Ostrich farming is increasingly common in the UK, with up to 200 farms now supporting up to 500 birds each. It is a rare opportunity for the private investor to dabble in farming. Nobody, for example, preaches the virtues of the humble cow as an investment vehicle.

The Ostrich Farming Corporation advertises annual returns of anything up to 785 per cent over a 10-year period, which may tempt even the most urban of investors. However, to the wary, these promises will appear as exotic as the bird.

You can buy ostrich hens at various stages of their 25-year commercial breeding cycle. Prices range from pounds 6,000 for a two- to three-year-old hen in her first year of breeding to pounds 14,000 for an eight-year-old in her fifth year. The return on investment comes mainly from the sale of the chicks, which the OFC will buy from you once they are12 months' old. If you do invest, the OFC offers a variety of five-year deals in which it will buy a fixed number of chicks each year for a guaranteed pounds 500 each. After the five years it will still buy the chicks, but at market-determined prices.

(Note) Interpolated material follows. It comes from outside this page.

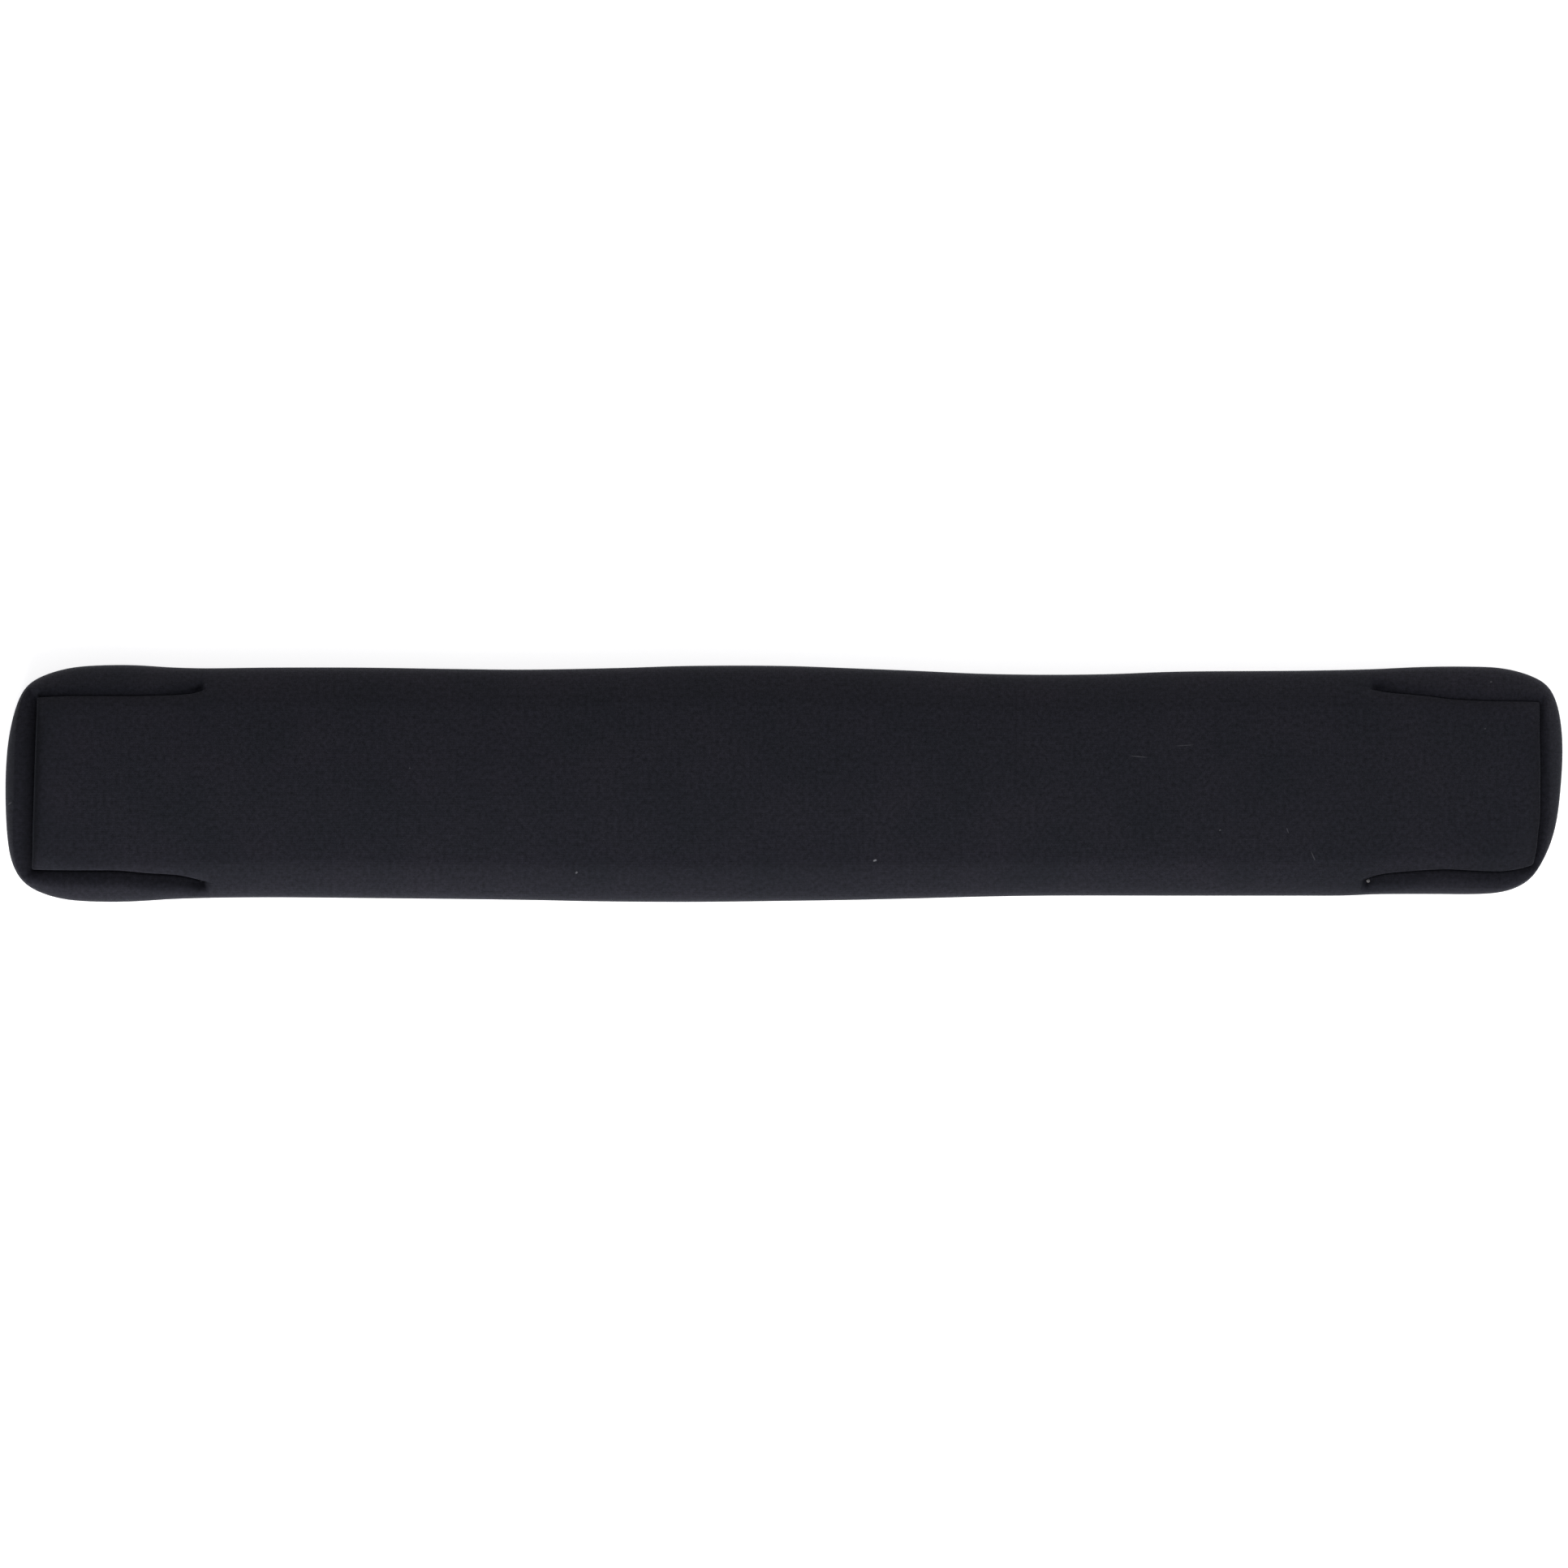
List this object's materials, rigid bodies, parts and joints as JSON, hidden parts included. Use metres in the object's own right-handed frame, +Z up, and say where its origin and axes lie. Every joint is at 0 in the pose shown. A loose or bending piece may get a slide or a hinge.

In the case of a pounds 6,000 bird, for example, the OFC deal promises to buy five chicks in breeding years one and two, nine chicks in year three and 12 chicks in years four and five. So in year two you get pounds 2,500. You get another pounds 2,500 in year three, pounds 4,500 in year four and pounds 6,000 in year five. Total return: pounds 15,500 on a pounds 6,000 investment over five years.

The OFC will also buy the12 chicks produced in breeding year five, but not at the guaranteed price of pounds 500. Any spare chicks disappear in livery charges. A mature eight-year-old breeding hen costs pounds 14,000 and is guaranteed to produce 20 chicks in the first three years (pounds 10,000 in years two, three and four) and 24 chicks in years four and five (pounds 12,000 in year five). Total return pounds 42,500.

The Ostrich Farming Corporation makes its money on any eggs produced over and above the figures guaranteed for that age of bird. In exchange, it provides livery for free, and will immediately replace for free any hen whose performance isn't up to the mark. However, ownership of the bird rests wholly with the purchaser. The payment of excess eggs to the OFC forms part of separate livery agreement. So, there is money to be made - at the moment. However, the high profits made so far rely partly on the scarcity of the birds. With each hen producing an average of 10- 12 young females a year, the industry view is that saturation point for breeder hens is about 5 years away.

And 5 years is the length of time for which the OFC guarantees to pay pounds 500 for each 12-month- old chick. It claims that breeder hens will keep their value as they will supply a world-wide meat market. But there must be a real risk that their currently exaggerated value will slide. Indelicate as it may be, the bottom line of Ostrich farming is the value of the carcass. At present a 12-year-old is worth up to pounds 1,000. But as the market expands, this will halve.

The original ostrich farming boom of the nineteenth century relied on a high demand for ostrich feathers. However, the fashion changed, and the bottom fell out of the market. Is the current revival also riding a wave of fashion and fad? This time, ostrich hide is being turned into purses, briefcases, and even jeans. But the main market is seen as the future meat market.

Ostrich meat is a low cholesterol fat-free red meat which apparently tastes like fillet steak, but currently costs about 30 per cent more. "To supply 10 per cent of the existing beef market in the UK would require a minimum of 100,000 breeder hens," says Brian Ketchell, managing director of the Ostrich Farming Corporation. "Even a tiny percentage of the existing meat market would mean a huge market for ostrich."

Despite its popularity in countries like Australia, ostrich is rarely on the menu in Europe, and to this extent, talk of a future meat market is speculative.

Before you buy an ostrich

Owning an ostrich is not covered by the 1986 Financial Services Act because of the legal structure of the ownership and livery agreements. If the market were to collapse and the company to go into liquidation, guaranteed returns could be worthless.

Owning an ostrich as an investment is farming. Income depends on produce and the market price for it. Remember that guaranteed returns are based on the current state of what is still a developing market for both breeder hens and for meat.